Your oldest picks on your middle child, who, in turn, takes it out on your youngest. How do you put a stop to this?
When one child is picking on another child, the parent needs to listen to the behavior: Does he feel left out? Is she not getting the kind of attention she got before? Does he have something to say and no one is listening? If you really listen, chances are you will hear what your child’s particular stress is: No one is paying attention to me; I’m hurting; school was awful today; I’ve been bullied. Assume your child is trying to communicate to you and listen.
Very early on I explained that I wasn’t going to step in unless there was blood. They had to work out disagreements between themselves. “Hurting my feelings” didn’t count. “Looking at me mean” also didn’t count. If there isn’t attention from the parents, most of this irritating, petty stuff will go away.
–Marie Grass Amenta
“There are inevitable conflicts between any human beings when you live together,” says Adele Faber, co-author of “Siblings Without Rivalry: How to Help Your Children Live Together So You Can Live Too” (Harper). “The question is how you can turn down the flame to the little pilot light. It’s there, but it doesn’t turn into a big conflagration and burn down the house.”
Faber says the key to minimizing the flare-ups is engendering plenty of good feelings among siblings, so when the inevitable arguments arise, it’s not impossible to find some common ground. In this case of hand-me-down pestering, Faber suggests a multiprong approach.
Call a family meeting. “You say, ‘Our family has a problem here and it’s not going to get fixed unless we have everyone’s ideas. We’ve got a lot of good brains in this family and I’ve got confidence we’ll figure out a way to solve this.”‘
Air the grievances. Tell the kids to “lay it all on the table,” Faber says, and list everything that makes them mad at one another. “I hate when he plays with my Legos and doesn’t put them back.” “He always bugs me when I’m trying to read.”
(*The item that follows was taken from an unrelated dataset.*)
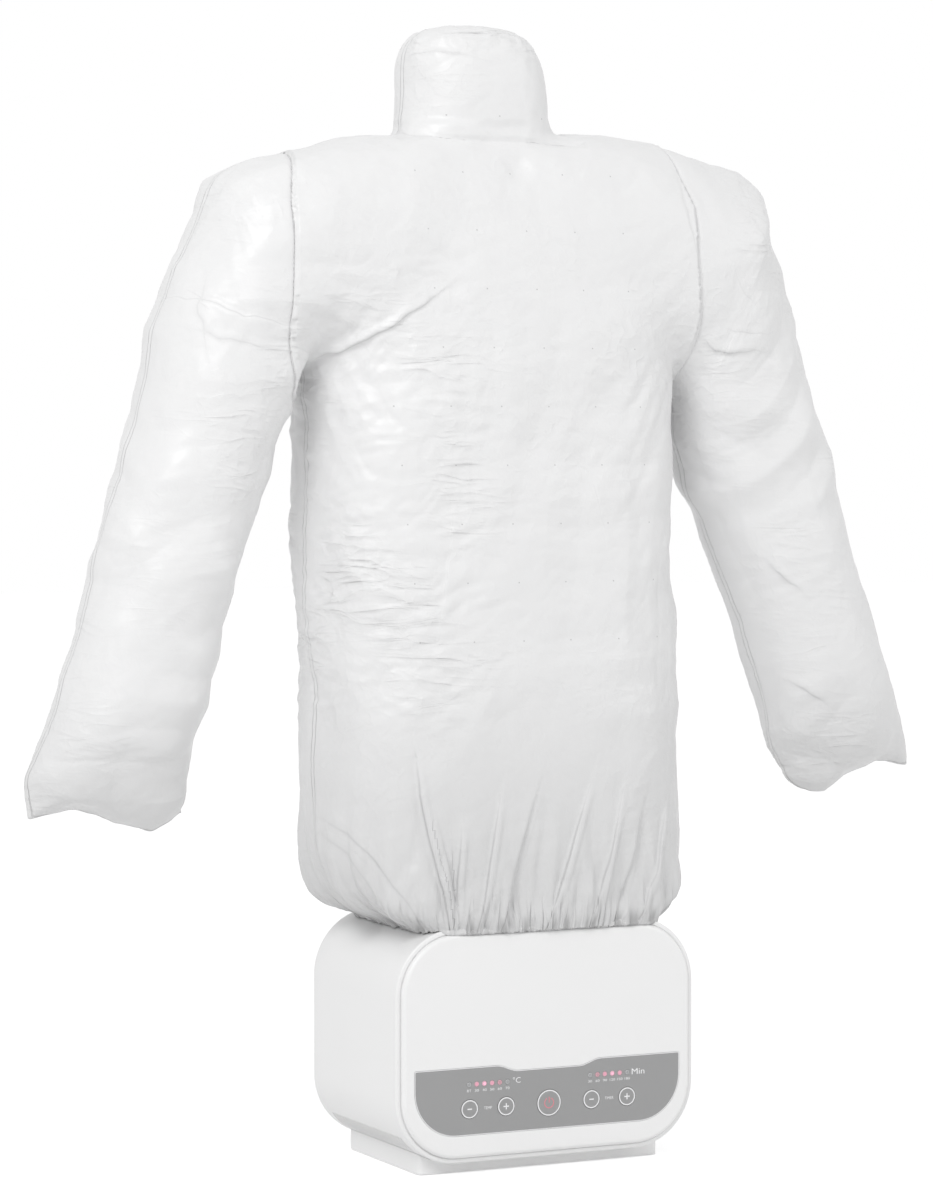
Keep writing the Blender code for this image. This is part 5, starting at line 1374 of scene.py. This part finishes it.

Invite solutions, asking the kids what they want to happen..”You can only play with my Legos if you put them back.” “Stay away from me when I’m reading.” “When so-and-so is using the computer, instead of knocking him off the chair, ask for a turn.” Write down all the suggestions, even the crummy ones, she says, then decide which you can commit to.
Hatch a plan. “Review the whole list and find four or five solutions you can all agree on. Post them where you can all read them and meet again in a week to see what’s working and what isn’t. Then decide whether you need amendments, additions, subtractions. Life is a process and we’re helping them become part of that process and part of that solution.”
A final tip: Accept your kids’ negative feelings about one another, Faber says. “We push away negativity because it’s painful to listen to, but kids need to know you’re listening to their feelings.”